Mr. Orgel is a Memphis native who attended Richland Elementary and Memphis University School. He is a 1985 graduate of the University of Texas at Austin. He expanded the Orgel family telecommunications business, Majestic Communications, and later founded Tower Ventures, one of the largest private cell phone tower companies in the U.S. His other  business interests include First Capital Bank in Germantown, which he helped to organize; historic preservation and development in downtown Memphis; and a Ruth’s Chris restaurant franchise in Rogers, Arkansas.

Mr. Orgel has been an active member of Temple Israel, previously serving on the board of trustees and co-chairing a $25 million capital campaign. He is currently on the boards of the National Civil Rights Museum, Lebonheur Foundation,  and the Memphis chapter of the Society of Entrepreneurs. Past voluntary leadership positions include the board of Bridges, Inc., where he chaired the building committee for their new facility;  the New Memphis Arena Public Building Authority that oversaw the construction of the FedEx Forum; the executive board of the  Port Commission for Memphis and Shelby County; and the Memphis and Shelby County Charter Commission. Memphis Business Journal named Mr. Orgel to the  “Top 40 Under 40” in 1999..

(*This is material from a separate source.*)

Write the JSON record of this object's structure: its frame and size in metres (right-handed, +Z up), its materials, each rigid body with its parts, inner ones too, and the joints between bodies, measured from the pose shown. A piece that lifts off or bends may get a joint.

He and his wife Robin have three children who attended Memphis City Schools: Benjamin (19), Megan (16), and Hannah (12).  Hannah is currently a student at White Station Middle School.

Billy Orgel in AM 640 Studio

Mr. Orgel appeared on the  March 23, 2013   broadcast of Friday Viewpoint with Eddie Settles.  Click below to listen to their discussion about the issues facing the 23-member interim unified school board.

03-23-12 Friday Viewpoint with Eddie Settles


After his March interview with Eddie and me, Billy Orgel generously offered to answer questions from Back in River City readers. Here is one that I am very late in posting. (I apologize for that. Been busy on the Voters Guide, which is not an adequate excuse, but the only one I’ve got.)

From Kwan:

Yes, I have a question for Mr. Orgel. What was the subject matter and the positions of those involved that led to and was part of the “very heated discussion” which you have said you had in December with City Schools Superintendent Kriner Cash in his office which led to the discussions of a possible buyout of his contract? When the superintendent of a district and the Chairman of the School Board engage in such consequential discussions, it is only appropriate that as many details as possible be shared with the public and I hope Mr. Orgel will do so.

Thank you.

Mr. Orgel’s response (which was very prompt, btw, received same day I sent question):

We meet before all board meetings to go over agendas for upcoming meetings. That involves Superintendents, attorneys and the Chiefs of Staffs and Board Chair. No other Board members are ever present so those meetings are not subject to open meetings laws. Furthermore, nothing can really be decided (in those meetings) for none of those present, other than the Chair, has a vote on the Board. We conduct our business and meetings as a board in public, so we are very open and transparent.